Büttenpredigt? Hat’s
ja noch nie gegeben
Mit den Moersern hat er längst seinen Frieden geschlossen: „Wer in Moers was ändern will, der kriegt zu hören: Das hat es hier aber noch nie gegeben.“ So wie die Büttenpredigt, ein Markenzeichen des Pastors Bücker. „Da gibt’s in der Kirche was zu lachen“ – das sei den Moersern zuerst sehr suspekt gewesen. Aber sie haben sich dran gewöhnt und werden sie sicherlich schmerzlich vermissen.

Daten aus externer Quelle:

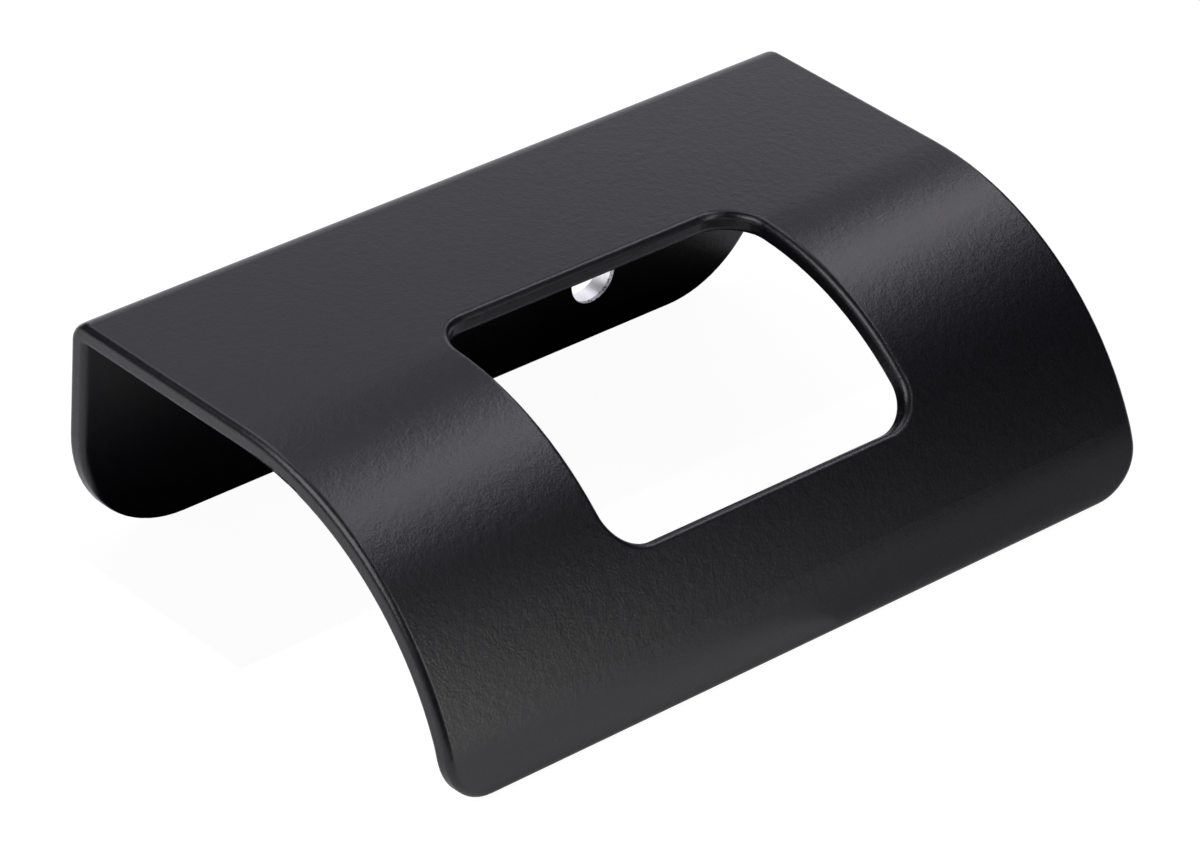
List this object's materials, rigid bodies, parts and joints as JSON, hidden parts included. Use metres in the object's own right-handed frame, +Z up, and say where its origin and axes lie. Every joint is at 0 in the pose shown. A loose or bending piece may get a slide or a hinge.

Außerhalb der Gemeinden, beklagt der 75-Jährige, war die Akzeptanz der Kirche gering: „Ich hatte manchmal das Gefühl, dass man sich als Kirche entschuldigen muss, dass man existiert.“ Das Verhältnis zwischen Kirche und Kommunalpolitik sei dürftig gewesen und hätte für seine Begriffe intensiver sein können: „Kirche spielt hier gesellschaftspolitisch eine bescheidene Rolle.“
Pastor Bücker geht – aber wer folgt ihm nach? In Moers sind zwei Stellen ausgeschrieben, aber bislang habe sich niemand beworben. „Wer hier hinkommt, hat tolle Möglichkeiten“, wirbt Bücker und warnt gleichzeitig: „Wer den ,Hochwürden’ in der Birne hat, der wird hier nicht ankommen. Man muss sich hier seine Lorbeeren verdienen, der Status zählt nicht.“
Nun, seine Lorbeeren hat sich Heinrich Bücker in Moers wahrlich verdient. Nur als emeritierter Priester hier bleiben, das will er nicht: „Ich habe es mir lange überlegt, ob ich hier bleibe. Aber ich halte es für besser, auf Distanz zu gehen und für meinen Nachfolger Platz zu machen.“ Bücker wird nach Recklinghausen ziehen, wo er Freunde hat. In einem schönen Fachwerkhaus wird er wohnen – direkt neben einem geistlichen Zentrum, was sicher kein Zufall ist. „Ich werd’ mich dort zur Verfügung stellen.“
Nun, nach einem echten Ruhestand sieht das nicht aus. Außerdem schreibt Heinrich Bücker an einem Buch, das im nächsten Jahr erscheinen wird. „Helau und Halleluja“ wird das Verhältnis der Kirche zum Humor beleuchten. Und wer Heinrich Bücker kennt, der wird es lesen.